- _Directions_
Output the lines below exactly, please, from the first line until the line with "board, the lugs", counting both.

::::::::::

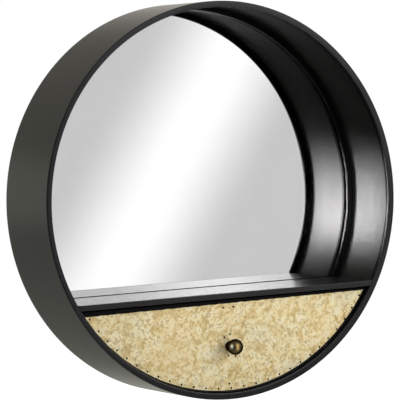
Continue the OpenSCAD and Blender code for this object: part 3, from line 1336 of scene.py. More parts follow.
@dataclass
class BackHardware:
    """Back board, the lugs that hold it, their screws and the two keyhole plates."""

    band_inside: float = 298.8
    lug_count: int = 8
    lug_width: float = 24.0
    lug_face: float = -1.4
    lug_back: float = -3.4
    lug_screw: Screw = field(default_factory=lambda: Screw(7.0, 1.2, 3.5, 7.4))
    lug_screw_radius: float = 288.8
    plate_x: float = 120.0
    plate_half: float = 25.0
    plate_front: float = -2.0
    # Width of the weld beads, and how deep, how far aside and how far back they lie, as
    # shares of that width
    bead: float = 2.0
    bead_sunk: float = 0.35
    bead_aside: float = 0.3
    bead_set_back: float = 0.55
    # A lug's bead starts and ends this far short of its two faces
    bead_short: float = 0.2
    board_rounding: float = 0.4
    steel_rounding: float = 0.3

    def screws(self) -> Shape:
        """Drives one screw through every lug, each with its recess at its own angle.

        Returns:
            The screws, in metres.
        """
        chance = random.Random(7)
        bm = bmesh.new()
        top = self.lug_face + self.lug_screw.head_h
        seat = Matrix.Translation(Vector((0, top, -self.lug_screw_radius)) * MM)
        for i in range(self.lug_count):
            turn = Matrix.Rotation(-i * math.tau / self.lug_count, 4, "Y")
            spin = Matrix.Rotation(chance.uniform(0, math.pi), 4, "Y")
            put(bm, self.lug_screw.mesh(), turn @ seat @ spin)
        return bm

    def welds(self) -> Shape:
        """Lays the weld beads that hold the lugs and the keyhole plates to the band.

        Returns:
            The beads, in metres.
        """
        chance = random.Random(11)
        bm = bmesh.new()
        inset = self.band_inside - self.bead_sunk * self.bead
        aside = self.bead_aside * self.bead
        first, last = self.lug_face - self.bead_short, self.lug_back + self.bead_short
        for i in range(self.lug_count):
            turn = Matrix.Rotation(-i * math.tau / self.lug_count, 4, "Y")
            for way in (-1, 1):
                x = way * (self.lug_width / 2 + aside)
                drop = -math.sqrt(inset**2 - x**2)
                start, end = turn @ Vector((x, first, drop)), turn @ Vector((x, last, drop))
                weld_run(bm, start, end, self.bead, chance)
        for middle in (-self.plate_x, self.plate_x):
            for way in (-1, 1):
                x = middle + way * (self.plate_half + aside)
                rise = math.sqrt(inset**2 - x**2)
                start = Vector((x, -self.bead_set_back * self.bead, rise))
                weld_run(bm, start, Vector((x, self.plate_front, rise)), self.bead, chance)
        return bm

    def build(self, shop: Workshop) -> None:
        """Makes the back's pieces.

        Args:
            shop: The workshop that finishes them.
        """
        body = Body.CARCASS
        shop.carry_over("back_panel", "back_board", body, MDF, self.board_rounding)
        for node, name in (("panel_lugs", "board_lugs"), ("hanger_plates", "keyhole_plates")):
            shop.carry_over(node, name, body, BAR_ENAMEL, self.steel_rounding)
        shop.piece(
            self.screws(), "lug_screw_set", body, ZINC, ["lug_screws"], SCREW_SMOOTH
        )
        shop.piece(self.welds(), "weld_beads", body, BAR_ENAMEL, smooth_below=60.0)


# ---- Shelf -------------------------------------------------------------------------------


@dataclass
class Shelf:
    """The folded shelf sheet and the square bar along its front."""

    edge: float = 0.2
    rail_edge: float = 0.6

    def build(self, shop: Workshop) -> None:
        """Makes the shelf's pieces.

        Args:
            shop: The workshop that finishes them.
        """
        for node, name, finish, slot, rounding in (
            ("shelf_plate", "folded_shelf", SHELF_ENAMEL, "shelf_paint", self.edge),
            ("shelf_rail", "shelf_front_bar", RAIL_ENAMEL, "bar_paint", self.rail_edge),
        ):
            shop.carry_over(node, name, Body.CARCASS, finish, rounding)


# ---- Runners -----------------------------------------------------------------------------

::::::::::

- _Task solution_
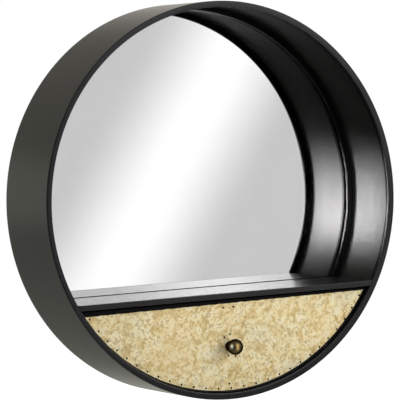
Continue the OpenSCAD and Blender code for this object: part 3, from line 1336 of scene.py. More parts follow.
@dataclass
class BackHardware:
    """Back board, the lugs that hold it, their screws and the two keyhole plates."""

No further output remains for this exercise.